■ **Task objective**
Transcribe only part of the material below: the lines from the one containing "inside = [(bore_foot, CABIN_ROOF_Z" through the one containing "obj.data.transform(world)", inclusive, exactly as written.

■ **Dataset content**
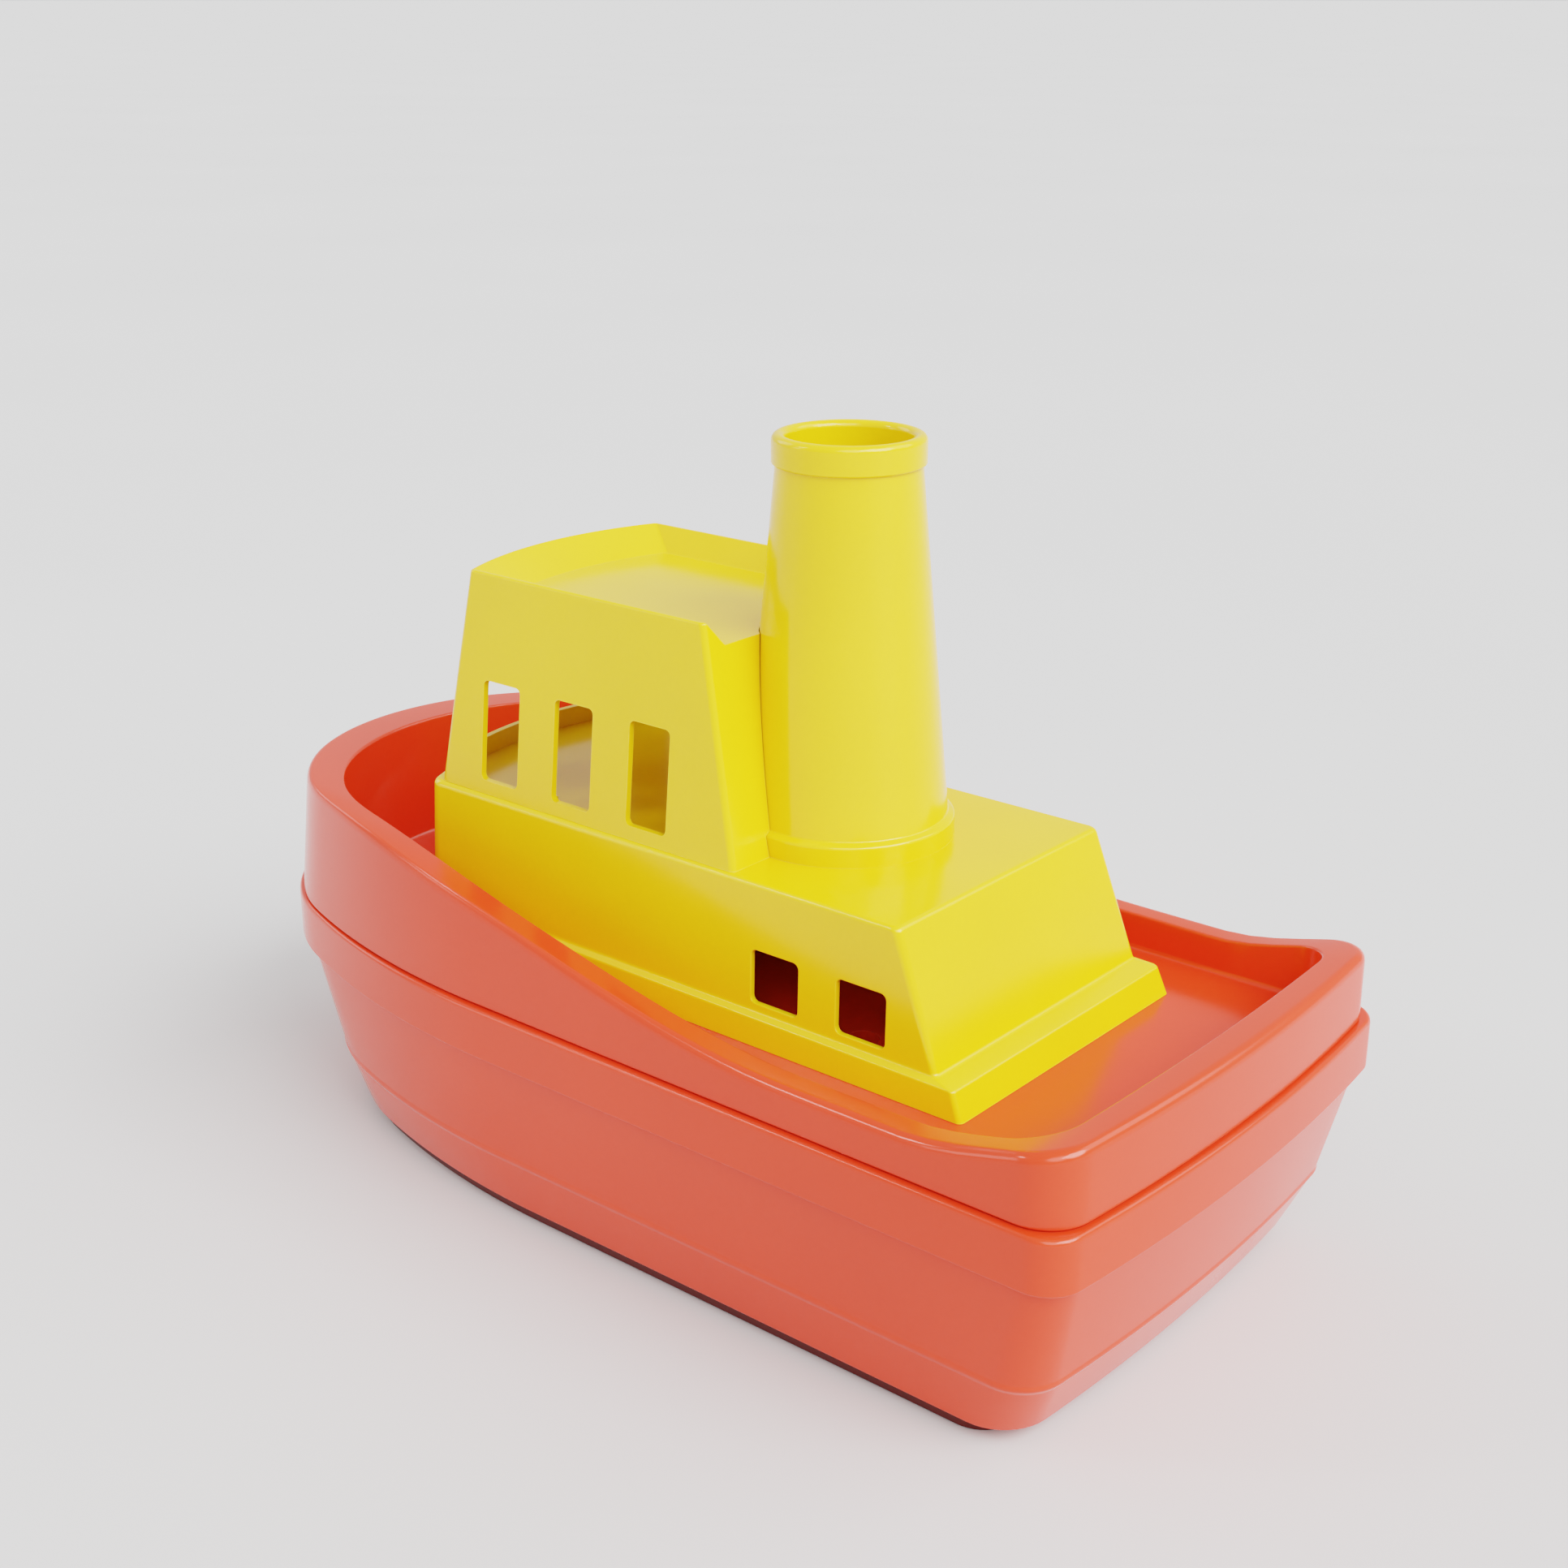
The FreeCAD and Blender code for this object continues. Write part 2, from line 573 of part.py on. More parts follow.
def funnel_ring():
    """(radius, z) points over the rolled ring at the top, from outside to inside."""
    low = FUNNEL_TOP_Z - FUNNEL_RING_H
    crown = FUNNEL_TOP_Z - FUNNEL_RING_ROUND_H
    middle = (FUNNEL_RING_R + FUNNEL_MOUTH_R) / 2
    half = (FUNNEL_RING_R - FUNNEL_MOUTH_R) / 2
    points = [(FUNNEL_RING_R - FUNNEL_RING_CHAMFER, low),
              (FUNNEL_RING_R, low + FUNNEL_RING_CHAMFER)]
    steps = 8
    for i in range(steps + 1):
        angle = math.pi * i / steps
        points.append((middle + half * math.cos(angle),
                       crown + FUNNEL_RING_ROUND_H * math.sin(angle)))
    return points + [(FUNNEL_MOUTH_R, low)]


def spigot_outside():
    """(radius, z) points up the spigot, with the bead that snaps under the roof."""
    low = CABIN_ROOF_Z - SPIGOT_L
    bead_top = CABIN_ROOF_Z - HOUSE_WALL - FIT
    return [(SPIGOT_R - SPIGOT_LEAD, low), (SPIGOT_R, low + SPIGOT_LEAD),
            (SPIGOT_R + SPIGOT_BEAD, bead_top - SPIGOT_BEAD), (SPIGOT_R, bead_top),
            (SPIGOT_R, CABIN_ROOF_Z)]


def make_funnel():
    """Tapered tube with a rolled ring, a collar on the roof and a spigot through it."""
    bore_foot = FUNNEL_FOOT_R - FUNNEL_WALL - FUNNEL_WALL * 0.8
    spigot_bore = SPIGOT_R - FUNNEL_WALL
    inside = [(bore_foot, CABIN_ROOF_Z + FUNNEL_WALL), (spigot_bore, CABIN_ROOF_Z - FUNNEL_WALL / 2),
              (spigot_bore, CABIN_ROOF_Z - SPIGOT_L)]
    return revolved(spigot_outside() + funnel_outline(0) + funnel_ring() + inside, FUNNEL_X)


# ---------------------------------------------------------------- export

SUB_PARTS = {
    "hull_shell": make_hull_shell,
    "deck_shell": make_deck_shell,
    "deck_screws": make_deck_screws,
    "cabin": make_cabin,
    "wheelhouse": make_wheelhouse,
    "funnel": make_funnel,
}

os.makedirs("parts", exist_ok=True)
for node, make in SUB_PARTS.items():
    make().exportStep(os.path.join("parts", node + ".step"))
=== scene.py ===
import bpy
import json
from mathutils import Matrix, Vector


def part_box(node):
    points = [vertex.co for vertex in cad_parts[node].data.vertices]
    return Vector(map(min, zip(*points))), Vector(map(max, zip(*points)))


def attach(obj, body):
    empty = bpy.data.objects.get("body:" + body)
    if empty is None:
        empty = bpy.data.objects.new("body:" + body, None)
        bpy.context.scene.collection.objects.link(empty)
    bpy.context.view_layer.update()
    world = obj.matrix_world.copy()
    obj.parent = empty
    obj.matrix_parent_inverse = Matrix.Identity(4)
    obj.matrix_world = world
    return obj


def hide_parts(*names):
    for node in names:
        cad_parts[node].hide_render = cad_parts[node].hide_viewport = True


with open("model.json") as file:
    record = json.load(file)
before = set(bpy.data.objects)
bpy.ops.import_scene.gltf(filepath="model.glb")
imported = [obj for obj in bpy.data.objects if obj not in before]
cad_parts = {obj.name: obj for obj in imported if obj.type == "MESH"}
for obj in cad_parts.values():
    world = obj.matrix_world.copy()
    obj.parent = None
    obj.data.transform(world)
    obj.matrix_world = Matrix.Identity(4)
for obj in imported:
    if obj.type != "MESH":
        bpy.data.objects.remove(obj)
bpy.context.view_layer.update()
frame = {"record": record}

# Toy boat in glossy moulded plastic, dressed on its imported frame.  The boat's lengths are
# in millimetres until a mesh is made, and the studio's are in metres.  +X is the bow, +Y is
# port and +Z is up.  The base, the groove, the chine, the windows and some edge radii
# differ a little from the CAD, each by under 2 mm.
import json
import math
from collections import namedtuple

import bmesh
import bpy
from mathutils import Vector

MM = 0.001

# ---------------------------------------------------------------- sizes from the frame


def node_box(node):
    """Lowest and highest corner of a CAD node, in millimetres."""
    return [Vector(corner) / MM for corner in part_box(node)]


HULL_BOX = node_box("hull_shell")
DECK_BOX = node_box("deck_shell")
CABIN_BOX = node_box("cabin")
HOUSE_BOX = node_box("wheelhouse")
FUNNEL_LOW, FUNNEL_HIGH = node_box("funnel")
SCREWS_LOW, SCREWS_HIGH = node_box("deck_screws")

# walls and gaps
HULL_WALL = 2.0
DECK_WALL = 1.6
HOUSE_WALL = 1.3
FIT = 0.15

# levels
BAND_TOP_Z = HULL_BOX[1].z
BAND_LOW_Z = BAND_TOP_Z - 10.6
SEAT_Z = BAND_TOP_Z - 3.6
CHINE_Z = BAND_TOP_Z - 33.3
BILGE_Z = 3.5                       # underside, over the set-in base
BASE_INSET = 2.2                    # at the sides and the bow
BASE_SHORT = 6.0                    # from the transom to the base
OVERHANG_Z = BAND_TOP_Z + 0.3       # underside of the bulwark, over the groove
OVERHANG = 0.6
CHINE_BEAD = 0.3                    # how far the rounded chine stands out
CHINE_BEAD_H = 1.0                  # and how far above and below it ends
DECK_Z = BAND_TOP_Z + 0.7
RIM_Z = DECK_BOX[1].z
SHEER_BOW_RISE = 19.6
SHEER_LOW = RIM_Z - SHEER_BOW_RISE
SHEER_BOW_X = (-55.0, 72.0)         # where the rise starts and where it is complete
SHEER_STERN_RISE = 6.5
SHEER_STERN_X = (-80.0, -116.0)
SKIRT_TOP_Z = DECK_Z + 5.5
CABIN_FOOT_Z = SKIRT_TOP_Z + 0.8
CABIN_ROOF_Z = CABIN_BOX[1].z
HOUSE_TOP_Z = HOUSE_BOX[1].z
ROOF_TRAY_Z = HOUSE_TOP_Z - 4.8
TRAY_RIM_W = 0.8                    # flat top of the wall round the roof tray

# funnel
FUNNEL_X = (FUNNEL_LOW.x + FUNNEL_HIGH.x) / 2
FUNNEL_TOP_Z = FUNNEL_HIGH.z
FUNNEL_COLLAR_R = FUNNEL_HIGH.y
FUNNEL_COLLAR_H = 4.0
FUNNEL_SHOULDER_H = 0.7             # from the collar's top to the tube's wall
FUNNEL_FOOT_R = FUNNEL_COLLAR_R - 0.9
FUNNEL_RING_R = FUNNEL_COLLAR_R - 6.7
FUNNEL_RING_H = 5.7
FUNNEL_NECK_R = FUNNEL_RING_R - 0.7
FUNNEL_MOUTH_R = FUNNEL_RING_R - 2.7
FUNNEL_WALL = 2.0
FUNNEL_STEPS = 128
SPIGOT_R = FUNNEL_COLLAR_R - 4.1
SPIGOT_BEAD = 0.5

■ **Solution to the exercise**
    inside = [(bore_foot, CABIN_ROOF_Z + FUNNEL_WALL), (spigot_bore, CABIN_ROOF_Z - FUNNEL_WALL / 2),
              (spigot_bore, CABIN_ROOF_Z - SPIGOT_L)]
    return revolved(spigot_outside() + funnel_outline(0) + funnel_ring() + inside, FUNNEL_X)


# ---------------------------------------------------------------- export

SUB_PARTS = {
    "hull_shell": make_hull_shell,
    "deck_shell": make_deck_shell,
    "deck_screws": make_deck_screws,
    "cabin": make_cabin,
    "wheelhouse": make_wheelhouse,
    "funnel": make_funnel,
}

os.makedirs("parts", exist_ok=True)
for node, make in SUB_PARTS.items():
    make().exportStep(os.path.join("parts", node + ".step"))
=== scene.py ===
import bpy
import json
from mathutils import Matrix, Vector


def part_box(node):
    points = [vertex.co for vertex in cad_parts[node].data.vertices]
    return Vector(map(min, zip(*points))), Vector(map(max, zip(*points)))


def attach(obj, body):
    empty = bpy.data.objects.get("body:" + body)
    if empty is None:
        empty = bpy.data.objects.new("body:" + body, None)
        bpy.context.scene.collection.objects.link(empty)
    bpy.context.view_layer.update()
    world = obj.matrix_world.copy()
    obj.parent = empty
    obj.matrix_parent_inverse = Matrix.Identity(4)
    obj.matrix_world = world
    return obj


def hide_parts(*names):
    for node in names:
        cad_parts[node].hide_render = cad_parts[node].hide_viewport = True


with open("model.json") as file:
    record = json.load(file)
before = set(bpy.data.objects)
bpy.ops.import_scene.gltf(filepath="model.glb")
imported = [obj for obj in bpy.data.objects if obj not in before]
cad_parts = {obj.name: obj for obj in imported if obj.type == "MESH"}
for obj in cad_parts.values():
    world = obj.matrix_world.copy()
    obj.parent = None
    obj.data.transform(world)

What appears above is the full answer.